Problem statement -> Exactly and only the lines from the one containing "const stemMesh = new" through the one containing "if empty is" are to be repeated, both ends included.
-------- Data extract --------
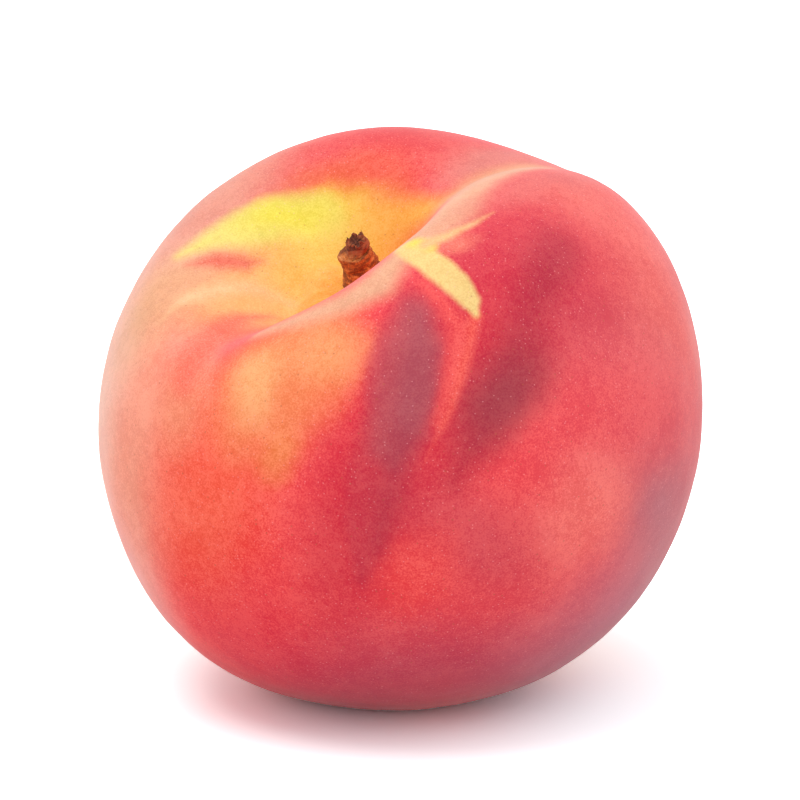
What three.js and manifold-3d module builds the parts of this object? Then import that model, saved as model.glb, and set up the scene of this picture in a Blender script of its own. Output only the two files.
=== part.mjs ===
// A ripe peach at rest on its small flat spot, with the woody stub of its stem in the cavity.
// Millimetres, +Z up. z = 0 is the surface under the fruit, and -Y is the front.
//
// The fruit is one closed body. Each direction out of its middle is given a point: a rounded
// body, swollen in places, creased by folds, and sunk along the stem axis into the cavity. The
// body is then spun and leaned as it lies, and pressed flat where it touches the surface.
// Directions use two angles in degrees: polar is measured from the stem axis, and azimuth is
// measured around it, with about 0 along the suture and 90 on the open side of the cavity.
import * as THREE from "three";
import { mergeVertices } from "three/addons/utils/BufferGeometryUtils.js";
import Module from "manifold-3d";

// Body
const bodyRadius = 37.8;
const stemEndShare = 0.93;    // height of the stem half, as a share of the radius
const tipEndShare = 0.97;     // height of the tip half
const faceRows = 17;          // rows that each face of the starting icosahedron is cut into
const gatherAtStem = 0.3;     // how much closer together the points lie at the stem end

// How the fruit lies
const leanAngle = 31.8;       // stem axis away from upright
const leanTowards = 242.3;    // compass angle of that lean, from +X towards +Y
const spinAngle = 38;         // turn of the fruit about its own axis

// Flat spot under the fruit
const spotDepth = 1.4;        // how far the round body is pressed in
const spotEdge = 0.25;        // half the height over which the spot blends into the body

// Stem cavity, sunk along the stem axis
const throatDepth = 9.5;
const throatNear = { width: 12, power: 3.0 };    // steep wall, under the near lobe
const throatFar = { width: 22, power: 1.7 };     // open wall, on the far side
const bowl = { polar: 10, azimuth: 90, width: 28, power: 2.4, depth: 6.5 };

// Gentle rises of the body, outwards, and a hollow where the height is negative
const swells = [
  { polar: 22, azimuth: -88, width: 20, height: 3.0 },     // crest of the near lobe
  { polar: 112, azimuth: 174, width: 26, height: 1.6 },    // cheek low on the left
  { polar: 73, azimuth: -21, width: 21, height: 1.1 },     // shoulder on the right
  { polar: 132, azimuth: -88, width: 26, height: 0.8 },    // cheek low on the right
  { polar: 40, azimuth: 80, width: 22, height: 0.4 },      // far rim of the cavity
  { polar: 60, azimuth: 126, width: 20, height: -0.4 },    // flatter side, far on the left
];

// Folds that run out from the cavity. A fold is full between the polar angles full and fade,
// and down to its tail share by end.
const folds = [
  {   // suture
    azimuth: 1, depth: 5.2, start: 4, full: 14, fade: 25, end: 75,
    tail: 0.1, backWidth: 9.5, aheadWidth: 22.5, power: 2.2,
  },
  {   // deep fold on the left of the cavity
    azimuth: 172, depth: 4.0, start: 6, full: 16, fade: 22, end: 44,
    tail: 0, backWidth: 14, aheadWidth: 8, power: 2.2,
  },
  {   // shallow fold above it
    azimuth: 128, depth: 1.5, start: 8, full: 18, fade: 26, end: 48,
    tail: 0, backWidth: 10, aheadWidth: 9, power: 2.0,
  },
];
const tipClear = 165;         // polar angle past which no fold reaches the tip
const foldFront = 0.14;       // how soon a fold reaches full depth past the axis
const foldBack = -0.02;

// Stem stub
const stemLength = 8.8;       // above the cavity floor
const stemSeat = 1.4;         // below it
const stemBaseRadius = 3.1;
const stemTopRadius = 1.85;   // at the shoulder, under the broken tip
const stemRings = 4;          // scars around the stub
const ringHeight = 0.16;
const stemSteps = 20;         // profile steps from seat to shoulder
const stemSides = 22;
const knobRise = 2.2;         // height of the broken tip above the shoulder
const knob = [                // its outline: radius, and height above the shoulder
  { radius: 1.45, rise: 0.4 },
  { radius: 1.2, rise: 1.5 },
];
const stemShift = 1.4;        // to the right of the stem axis
const socketTop = 4;          // how far above the floor the flesh is cleared beside the stub
const gap = 0.3;              // between the stub and the flesh around it
const sliverSize = 0.005;     // edges shorter than this are closed up after the socket is cut

const skinMaterial = new THREE.MeshStandardMaterial({ color: 0xd8524a, roughness: 0.75 });
const stemMaterial = new THREE.MeshStandardMaterial({ color: 0x7b4a26, roughness: 0.9 });

const radians = THREE.MathUtils.degToRad;
const degrees = THREE.MathUtils.radToDeg;
const smoothstep = THREE.MathUtils.smoothstep;

function direction(polar, azimuth) {
  return new THREE.Vector3().setFromSphericalCoords(1, radians(polar), 0)
    .applyMatrix4(new THREE.Matrix4().makeRotationX(Math.PI / 2))
    .applyAxisAngle(new THREE.Vector3(0, 0, 1), radians(azimuth) + Math.PI / 2);
}

// 1 in the middle of a round patch about the given direction, falling to 0 outside it
function patch(towards, { polar, azimuth, width, power = 2 }) {
  const away = degrees(towards.angleTo(direction(polar, azimuth)));
  return Math.exp(-Math.pow(away / width, power));
}

// Depth of one fold at a polar angle and azimuth
function foldDepth(fold, polar, azimuth) {
  const offset = azimuth - radians(fold.azimuth);
  const across = Math.sin(radians(polar)) * Math.sin(offset);
  const along = Math.sin(radians(polar)) * Math.cos(offset);
  const width = Math.sin(radians(across > 0 ? fold.aheadWidth : fold.backWidth));
  const rise = smoothstep(polar, fold.start, fold.full);
  const fall = 1 - (1 - fold.tail) * smoothstep(polar, fold.fade, fold.end);
  const clear = 1 - smoothstep(polar, tipClear, 180);
  const oneSide = smoothstep(along, foldBack, foldFront);
  return fold.depth * rise * fall * clear * oneSide
    * Math.exp(-Math.pow(Math.abs(across) / width, fold.power));
}

// How far the cavity drops the surface along the stem axis
function cavityDrop(towards, polar, azimuth) {
  const openness = (1 + Math.sin(azimuth)) / 2;
  const width = THREE.MathUtils.lerp(throatNear.width, throatFar.width, openness);
  const power = THREE.MathUtils.lerp(throatNear.power, throatFar.power, openness);
  const throat = throatDepth * Math.exp(-Math.pow(polar / width, power));
  return throat + bowl.depth * patch(towards, bowl);
}

// Point of the skin in the given direction, before the fruit is leaned
function skinPoint(towards) {
  const polar = degrees(towards.angleTo(new THREE.Vector3(0, 0, 1)));
  const azimuth = Math.atan2(towards.y, towards.x);
  const endShare = towards.z > 0 ? stemEndShare : tipEndShare;
  let rise = 0;
  for (const swell of swells) {
    rise += swell.height * patch(towards, swell);
  }
  for (const fold of folds) {
    rise -= foldDepth(fold, polar, azimuth);
  }
  const point = towards.clone().multiplyScalar(bodyRadius);
  point.z *= endShare;
  point.addScaledVector(towards, rise);
  point.z -= cavityDrop(towards, polar, azimuth);
  return point;
}

// Spin about the stem axis, then lean of that axis
function layDown() {
  const spin = new THREE.Matrix4().makeRotationZ(radians(spinAngle));
  const hinge = new THREE.Vector3(-Math.sin(radians(leanTowards)), Math.cos(radians(leanTowards)), 0);
  return new THREE.Matrix4().makeRotationAxis(hinge, radians(leanAngle)).multiply(spin);
}

// Height after pressing: 0 in the spot, unchanged well above it, and a smooth curve between
function pressed(height) {
  if (height < -spotEdge) {
    return 0;
  }
  if (height < spotEdge) {
    return (height + spotEdge) ** 2 / (4 * spotEdge);
  }
  return height;
}

function positionsOnly(geometry) {
  geometry.deleteAttribute("normal");
  geometry.deleteAttribute("uv");
  return mergeVertices(geometry);
}

function fruitGeometry() {
  const geometry = positionsOnly(new THREE.IcosahedronGeometry(1, faceRows));
  const positions = geometry.attributes.position;
  const towards = new THREE.Vector3();
  for (let i = 0; i < positions.count; i += 1) {
    towards.fromBufferAttribute(positions, i).normalize();
    const polar = Math.acos(towards.z) - gatherAtStem * Math.sin(Math.acos(towards.z));
    const azimuth = Math.atan2(towards.y, towards.x);
    const point = skinPoint(direction(degrees(polar), degrees(azimuth))).applyMatrix4(lay);
    positions.setXYZ(i, point.x, point.y, point.z);
  }
  geometry.computeBoundingBox();
  const floor = geometry.boundingBox.min.z + spotDepth;
  for (let i = 0; i < positions.count; i += 1) {
    positions.setZ(i, pressed(positions.getZ(i) - floor));
  }
  return { geometry, floor };
}

// Radius of the stub at a share of the way from its seat to its shoulder
function stemRadius(share) {
  const taper = THREE.MathUtils.lerp(stemBaseRadius, stemTopRadius, share);
  return taper - ringHeight * (1 - Math.cos(2 * Math.PI * stemRings * share)) / 2;
}

function stemGeometry() {
  const profile = [new THREE.Vector2(0, -stemSeat)];
  const shoulder = stemLength - knobRise;
  for (let step = 0; step <= stemSteps; step += 1) {
    const share = step / stemSteps;
    profile.push(new THREE.Vector2(stemRadius(share), THREE.MathUtils.lerp(-stemSeat, shoulder, share)));
  }
  for (const { radius, rise } of knob) {
    profile.push(new THREE.Vector2(radius, shoulder + rise));
  }
  profile.push(new THREE.Vector2(0, stemLength));
  return new THREE.LatheGeometry(profile, stemSides).rotateX(Math.PI / 2);
}

function solid(geometry) {
  const vertProperties = Float32Array.from(geometry.attributes.position.array);
  const triVerts = Uint32Array.from(geometry.index.array);
  return new wasm.Manifold(new wasm.Mesh({ numProp: 3, vertProperties, triVerts }));
}

function solidGeometry(manifold) {
  const { vertProperties, triVerts } = manifold.getMesh();
  const geometry = new THREE.BufferGeometry();
  geometry.setAttribute("position", new THREE.BufferAttribute(vertProperties, 3));
  geometry.setIndex(new THREE.BufferAttribute(triVerts, 1));
  return geometry;
}

const wasm = await Module();
wasm.setup();

const lay = layDown();
const { geometry: wholeFruit, floor } = fruitGeometry();

// Seat of the stub: on the cavity floor, a little to the right of the stem axis
const seat = skinPoint(new THREE.Vector3(0, 0, 1)).applyMatrix4(lay);
seat.x += stemShift;
seat.z -= floor;
const seatFrame = new THREE.Matrix4().extractRotation(lay).setPosition(seat);

const socketBottom = -stemSeat - gap;
const socketRadius = stemBaseRadius + gap;
const socketHeight = socketTop - socketBottom;
const socket = positionsOnly(
  new THREE.CylinderGeometry(socketRadius, socketRadius, socketHeight, stemSides)
    .rotateX(Math.PI / 2)
    .translate(0, 0, (socketTop + socketBottom) / 2),
).applyMatrix4(seatFrame);
const seated = solid(wholeFruit).subtract(solid(socket)).asOriginal().simplify(sliverSize);
const fruit = solidGeometry(seated);

// The model's origin is under the middle of the fruit, on the surface it rests on
fruit.computeBoundingBox();
const middle = fruit.boundingBox.getCenter(new THREE.Vector3()).setZ(0);

const fruitMesh = new THREE.Mesh(fruit, skinMaterial);
fruitMesh.name = "fruit";

const stemMesh = new THREE.Mesh(stemGeometry(), stemMaterial);
stemMesh.name = "stem";
stemMesh.applyMatrix4(seatFrame);

const peach = new THREE.Group();
peach.add(fruitMesh, stemMesh);
peach.position.copy(middle).negate();

export default peach;
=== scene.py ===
# A ripe peach lying on its flat spot: downy blushed skin and the woody stub of its stem.
import math
import random

import bmesh
import bpy
from mathutils import Matrix, Vector, noise


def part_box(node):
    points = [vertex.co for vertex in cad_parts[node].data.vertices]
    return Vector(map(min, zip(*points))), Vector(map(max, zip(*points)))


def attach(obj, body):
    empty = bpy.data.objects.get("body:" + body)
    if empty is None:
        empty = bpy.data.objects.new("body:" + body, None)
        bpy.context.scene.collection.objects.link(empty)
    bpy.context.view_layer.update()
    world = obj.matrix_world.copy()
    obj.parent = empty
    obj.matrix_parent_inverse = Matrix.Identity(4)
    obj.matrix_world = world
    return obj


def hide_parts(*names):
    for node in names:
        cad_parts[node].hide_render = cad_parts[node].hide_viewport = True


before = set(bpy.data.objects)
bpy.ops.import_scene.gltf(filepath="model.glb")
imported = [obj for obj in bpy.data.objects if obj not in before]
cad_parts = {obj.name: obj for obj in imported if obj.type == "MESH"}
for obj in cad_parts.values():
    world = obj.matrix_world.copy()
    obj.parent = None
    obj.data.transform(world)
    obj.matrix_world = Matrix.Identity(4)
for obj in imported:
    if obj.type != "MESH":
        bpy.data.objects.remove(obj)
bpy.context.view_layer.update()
mm = 0.001
print("frame loaded:", sorted(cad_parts))


def linear(red, green, blue):  # a colour as it looks on screen, made ready for a shader
    shares = [((part / 255 + 0.055) / 1.055) ** 2.4 for part in (red, green, blue)]
    return (*shares, 1)


def smoothStep(value, low, high):
    share = min(max((value - low) / (high - low), 0), 1)
    return share * share * (3 - 2 * share)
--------
Task response ->
const stemMesh = new THREE.Mesh(stemGeometry(), stemMaterial);
stemMesh.name = "stem";
stemMesh.applyMatrix4(seatFrame);

const peach = new THREE.Group();
peach.add(fruitMesh, stemMesh);
peach.position.copy(middle).negate();

export default peach;
=== scene.py ===
# A ripe peach lying on its flat spot: downy blushed skin and the woody stub of its stem.
import math
import random

import bmesh
import bpy
from mathutils import Matrix, Vector, noise


def part_box(node):
    points = [vertex.co for vertex in cad_parts[node].data.vertices]
    return Vector(map(min, zip(*points))), Vector(map(max, zip(*points)))


def attach(obj, body):
    empty = bpy.data.objects.get("body:" + body)
    if empty is None:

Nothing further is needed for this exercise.